When a file is opened, an nfs4_delegation is allocated with sc_count
initialized to 1, and the file_lease holds a reference to the delegation.
The file_lease is then associated with the file through kernel_setlease.

The disassociation is performed in nfsd4_delegreturn via the following
call chain:
nfsd4_delegreturn --> destroy_delegation --> destroy_unhashed_deleg -->
nfs4_unlock_deleg_lease --> kernel_setlease --> generic_delete_lease
The corresponding sc_count reference will be released after this
disassociation.

Since nfsd_break_one_deleg executes while holding the flc_lock, the
disassociation process becomes blocked when attempting to acquire flc_lock
in generic_delete_lease. This means:
1) sc_count in nfsd_break_one_deleg will not be decremented to 0;
2) The nfs4_put_stid called by nfsd_break_one_deleg will not attempt to
acquire cl_lock;
3) Consequently, no deadlock condition is created.

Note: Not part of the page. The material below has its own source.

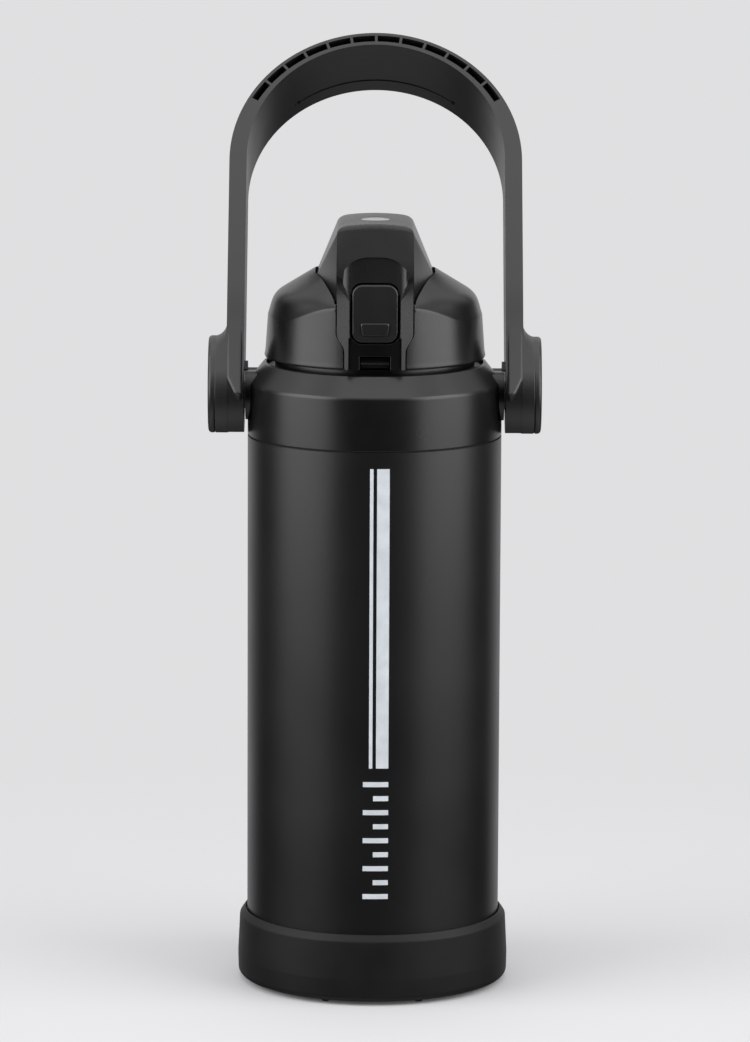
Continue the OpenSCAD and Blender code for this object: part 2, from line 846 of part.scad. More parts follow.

Given that sc_count in nfsd_break_one_deleg remains non-zero, we can
safely perform refcount_dec on sc_count directly. This approach
effectively avoids triggering deadlock warnings.

Fixes: 230ca758453c ("nfsd: put dl_stid if fail to queue dl_recall")
Signed-off-by: Li Lingfeng <lilingfeng3@huawei.com>
Reviewed-by: Jeff Layton <jlayton@kernel.org>
Signed-off-by: Chuck Lever <chuck.lever@oracle.com>
fs/nfsd/nfs4state.c

index 2041268b398a4ebff8c3010bda4637798342225b..59a693f22452b87f3528a65bdc0208b188730643 100644 (file)
@@ -5430,7 +5430,7 @@ static void nfsd_break_one_deleg(struct nfs4_delegation *dp)
        queued = nfsd4_run_cb(&dp->dl_recall);
        WARN_ON_ONCE(!queued);
        if (!queued)
-               nfs4_put_stid(&dp->dl_stid);
+               refcount_dec(&dp->dl_stid.sc_count);
 }
 
 /* Called from break_lease() with flc_lock held. */